Mas se há nome que atravessa tudo o que os Wet Bed Gang fazem, é o de Rossi. Membro fundador do coletivo, falecido em 2014, foi motor, inspiração e elo de união. O nome do grupo nasceu para o homenagear. O álbum Filhos do Rossi e o single Estrela Maior são alguns dos trabalhos que mantêm viva essa ligação emocional. Em Vialonga, o mural com o seu rosto tornou-se lugar de encontro e memória. Foi lá o ponto de partida para a entrevista com Kroa. Parte da criação do Festival Sotaques, assume, é também para ele — celebração da vida que deixou e do “legado” tantas vezes mencionado nas músicas. “Não tem como não falar dele".
“A cultura também salva”
Kroa
Entre essa memória e o presente, há uma coincidência que, segundo o artista, já é um bom motivo para as pessoas se deslocarem ao festival: o “Sotaques” arranca no dia 23 de maio — data em que Kroa celebra o aniversário. “Eu faço anos, dia 23. Venham, vai estar bom tempo, boa música, bons artistas, boa comida, gastronomia africana no máximo”. Além das apresentações musicais, o grupo fortalece os empreendedores locais ao dar-lhes espaço através de bancas gastronómicas. A ideia é “retribuir à comunidade aquilo que ela tem dado”, mas acima disso, homenagear quem, de uma forma ou de outra, fez parte do percurso.

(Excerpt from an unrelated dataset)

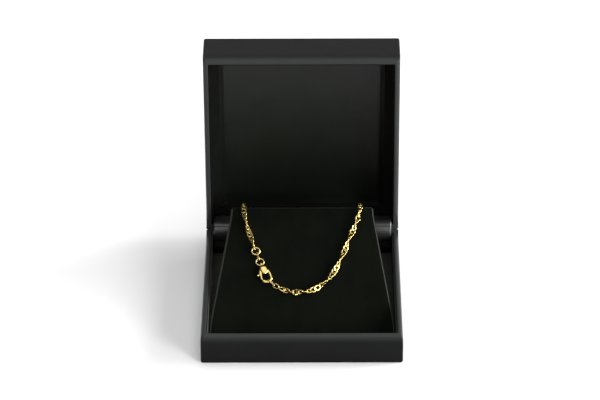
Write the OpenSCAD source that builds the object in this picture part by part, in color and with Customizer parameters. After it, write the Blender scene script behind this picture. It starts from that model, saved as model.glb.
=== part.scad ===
// A gold singapore chain necklace on a velvet pad, in an open square presentation box.
// The origin is the centre of the box's underside, with the front of the box towards -Y.

/* [Box] */
// Width of the box, side to side
box_w = 90; // [86:0.5:100]
// Depth of the box, front to back
box_d = 90; // [86:0.5:100]
// Height of the base tray
base_h = 14.5; // [14:0.1:16]
// Height of the lid
lid_h = 21.6; // [21:0.1:26]
// Thickness of the side walls of the base and the lid
wall = 2.5; // [2:0.1:3]
// Thickness of the base's floor
floor_t = 2.5; // [1.5:0.1:3]
// Thickness of the lid's top panel
panel_t = 1.8; // [1.2:0.1:2.2]
// Radius of the box's upright corners
corner_r = 1; // [0.4:0.1:2]
// Gap between the rims of the base and the lid
rim_gap = 0.1; // [0.05:0.05:0.3]

/* [Lining] */
// Thickness of the lining card
lining_t = 0.5; // [0.4:0.1:0.8]
// How far the lining stops short of the rim
lining_drop = 0.8; // [0.4:0.1:2]
// Width of the padded slopes at the sides of the lid's lining
cove = 6; // [3:0.5:8]

/* [Hinge] */
// Angle that the lid stands open at
lid_open = 90; // [0:1:90]
// Outer radius of the base's hinge leaf
leaf_r = 5.5; // [5.2:0.1:5.6]
// Thickness of the hinge leaves
leaf_t = 0.4; // [0.3:0.05:0.5]
// Gap between the two leaves
leaf_gap = 0.25; // [0.15:0.05:0.3]
// Gap between the ends of the leaves and the lining beside them
leaf_end_gap = 0.4; // [0.2:0.1:1]
// Length of the flat flange of each leaf
flange = 4; // [2:0.5:5]

/* [Pad] */
// Thickness of the velvet covered board
pad_t = 2; // [1.5:0.1:2.2]
// Height of the pad's fold above the table
pad_crest = 31.1; // [28:0.1:31.4]
// Distance from the box's back to the middle of the fold
fold_back = 8.3; // [8.1:0.1:12]
// Width of the pad halfway up
pad_mid_w = 76; // [60:0.5:80]
// Width of the pad at the fold
pad_top_w = 66; // [60:0.5:76]
// Depth of the lip behind the fold
pad_lip = 4; // [3:0.5:5]
// Width of the flap that holds the pad up
flap_w = 42; // [20:1:44]
// How far the flap's foot stands forward
flap_lean = 2.2; // [0:0.1:4]
// Gap between the pad's edges and the lining
pad_gap = 0.3; // [0.2:0.1:1]

/* [Chain] */
// Distance from one chain link to the next
pitch = 2.1; // [2:0.05:2.6]
// Thickness of the links' wire
chain_wire = 0.34; // [0.3:0.02:0.36]
// Play between neighbouring links
link_play = 0.24; // [0.22:0.02:0.3]
// Least turn from one link to the next, in degrees
twist = 42; // [40:1:60]

/* [Clasp] */
// Outer diameter of the jump ring
jump_d = 4.4; // [4.2:0.1:5]
// Thickness of the jump ring's wire
jump_wire = 0.8; // [0.6:0.05:0.85]
// Outer diameter of the clasp's ring
clasp_ring_d = 4.2; // [4:0.1:4.6]
// Thickness of the wire of the clasp's ring
clasp_ring_wire = 0.65; // [0.5:0.05:0.7]
// Thickness of the clasp's head
head_t = 2.2; // [2:0.1:2.6]
// Thickness of the clasp's hook
hook_d = 1.15; // [0.9:0.05:1.2]
// Radius of the round opening inside the hook
hook_in_r = 1.6; // [1.5:0.05:1.8]
// Thickness of the clasp's lever
lever_t = 1; // [0.8:0.05:1.1]
// Diameter of the lever's pin
lever_pin_d = 0.6; // [0.4:0.05:0.7]
// Thickness of the wire of the three small links
link_wire = 0.55; // [0.5:0.05:0.6]

/* [Hidden] */

$fn = 64;
piece_gap = 0.12; // between pieces that are glued or that rest on each other
ring_gap = 0.12; // between the small rings that hang in each other
pin_gap = 0.08; // round the lever's pin
slot_gap = 0.12; // between the lever and the head's ears

box_colour = "#26262a";
lining_colour = "#101012";
satin_colour = "#3a3a3e";
velvet_colour = "#0c0c0e";
gold_colour = "#dba63c";

// The inside of the box
inner_w = box_w - 2 * wall;
inner_d = box_d - 2 * wall;
lined = piece_gap + lining_t; // from a wall to the face of its lining
floor_face = floor_t + lined;
lined_w = inner_w - 2 * lined;
back_y = box_d / 2;

// The pad: its board slopes from the front of the tray to a round fold near the hinge
seat_z = floor_face + piece_gap;
fold_y = back_y - fold_back;
fold_z = pad_crest - pad_t;
pad_front_y = -box_d / 2 + wall + lined + pad_gap;
slope = atan2(fold_z - seat_z, fold_y - pad_front_y);
pad_len = (fold_y - pad_front_y) / cos(slope);
pad_front_w = lined_w - 2 * pad_gap;

// A point on the pad: u to the right, down from the fold, h above the velvet
function pad_point(u, down, h) = [
    u,
    fold_y - (pad_t + h) * sin(slope) - down * cos(slope),
    fold_z + (pad_t + h) * cos(slope) - down * sin(slope)
];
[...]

O Festival Sotaques é isso: retribuição. Mas Kroa vai mais além e não se escusa a vê-lo como manifesto “político e social”. Mais do que mostrar talento, trata-se de criar espaço para a comunidade se ver e se reconhecer. "A cultura também salva", diz, sublinhando a urgência de se criar alternativas nas periferias. “Nós estamos a dizer às pessoas que existe caminho. Que existe forma. Que não estamos sozinhos”.